So, keeping the above facts in mind, we suggest some new distance measures and knowledge measures based on PFSs.

The rest of the paper is organized as: Sect. 3 is preliminary. Some novel t-conorm-based PF distance measures along with desirable properties are given in Sect. 4. Section 5 is devoted to the introduction of some distance-based PF knowledge measures. The comparison of the suggested PF distance measures and knowledge measures with the available PF measures of compatibility is shown in Sect. 6. Section 7 demonstrates the applicability of the suggested measures in pattern analysis and MADM. At last, the conclusion and future study are given in Sect. 8.

Preliminaries

Let \(W=\left\{{m}_{1}, {m}_{2}, \dots , {m}_{l}\right\}\) be the universe of discourse and \(PFS\left(W\right)\) be the set of all PFSs of \(W\).

Definition 1

[3] A PFS \({M}_{1}\) in \(W\) is given by

$${M}_{1}=\left\{\left({m}_{j}, {\mu }_{{M}_{1}}\left({m}_{j}\right), {\vartheta }_{{M}_{1}}\left({m}_{j}\right)\right)|{m}_{j}\in W\right\}$$

With \({\mu }_{{M}_{1}}\left({m}_{j}\right)\) and \({\vartheta }_{{M}_{1}}\left({m}_{j}\right)\) representing the membership and non-membership grades of the element \({m}_{j}\) in \({M}_{1}\) such that \(0\le {\mu }_{{M}_{1}}\left({m}_{j}\right), {\vartheta }_{{M}_{1}}\left({m}_{j}\right)\le 1\) and \(0\le {\mu }_{{M}_{1}}^{2}\left({m}_{j}\right)+{\vartheta }_{{M}_{1}}^{2}\left({m}_{j}\right)\le 1\). Also, \({\pi }_{{M}_{1}}\left({m}_{j}\right)=\sqrt{1-{\mu }_{{M}_{1}}^{2}\left({m}_{j}\right)-{\vartheta }_{{M}_{1}}^{2}\left({m}_{j}\right)}\) is the hesitancy grade of the element \({m}_{j}\) in \({M}_{1}.\)

Definition 2

[3] For two PFSs \({M}_{1}\) and \({M}_{2}\) in \(W\), some operations are given as:

• \({M}_{1}\cup {M}_{2}=\left\{\begin{array}{c}\left(\begin{array}{c}{m}_{j}, max\left({\mu }_{{M}_{1}}\left({m}_{j}\right), {\mu }_{{M}_{2}}\left({m}_{j}\right)\right), \\ min\left({\vartheta }_{{M}_{1}}\left({m}_{j}\right), {\vartheta }_{{M}_{2}}\left({m}_{j}\right)\right)\end{array}\right)\\ |{m}_{j}\in W\end{array}\right\}.\)

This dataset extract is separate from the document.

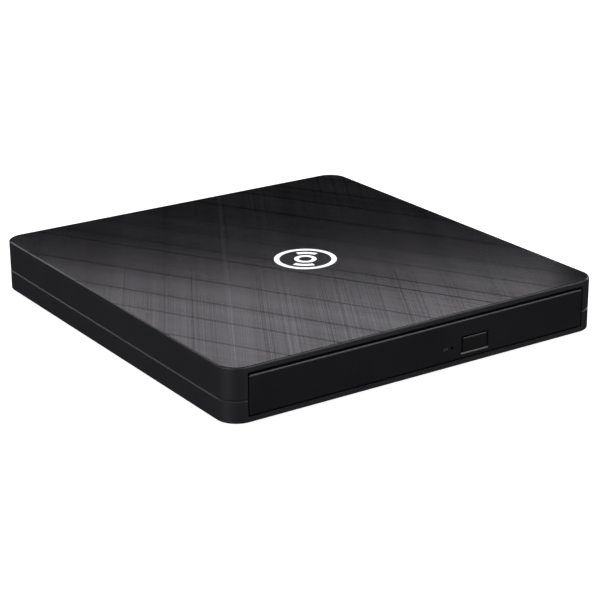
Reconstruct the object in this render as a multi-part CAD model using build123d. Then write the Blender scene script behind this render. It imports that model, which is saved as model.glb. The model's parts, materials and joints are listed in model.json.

• \({M}_{1}\cap {M}_{2}=\left\{\begin{array}{c}\left(\begin{array}{c}{m}_{j}, min\left({\mu }_{{M}_{1}}\left({m}_{j}\right), {\mu }_{{M}_{2}}\left({m}_{j}\right)\right),\\ max\left({\vartheta }_{{M}_{1}}\left({m}_{j}\right), {\vartheta }_{{M}_{2}}\left({m}_{j}\right)\right)\end{array}\right)\\ |{m}_{j}\in W\end{array}\right\}.\)

• \({M}_{1}\subseteq {M}_{2}\) iff \({\mu }_{{M}_{1}}\left({m}_{j}\right)\le {\mu }_{{M}_{2}}\left({m}_{j}\right)\) and \({\vartheta }_{{M}_{1}}\left({m}_{j}\right)\ge {\vartheta }_{{M}_{2}}\left({m}_{j}\right)\forall { m}_{j}\in W.\)

• \({\left({M}_{1}\right)}^{c}=\left\{\begin{array}{c}\left({m}_{j}, {\vartheta }_{{M}_{1}}\left({m}_{j}\right), {\mu }_{{M}_{1}}\left({m}_{j}\right)\right)\\ |{m}_{j}\in W\end{array}\right\}.\)

Definition 4

[90] A function \(g:\left[0, 1\right]\times \left[0, 1\right]\to \left[0, 1\right]\) is called a t-norm if \(\forall x, y, z, t\in \left[0, 1\right]\)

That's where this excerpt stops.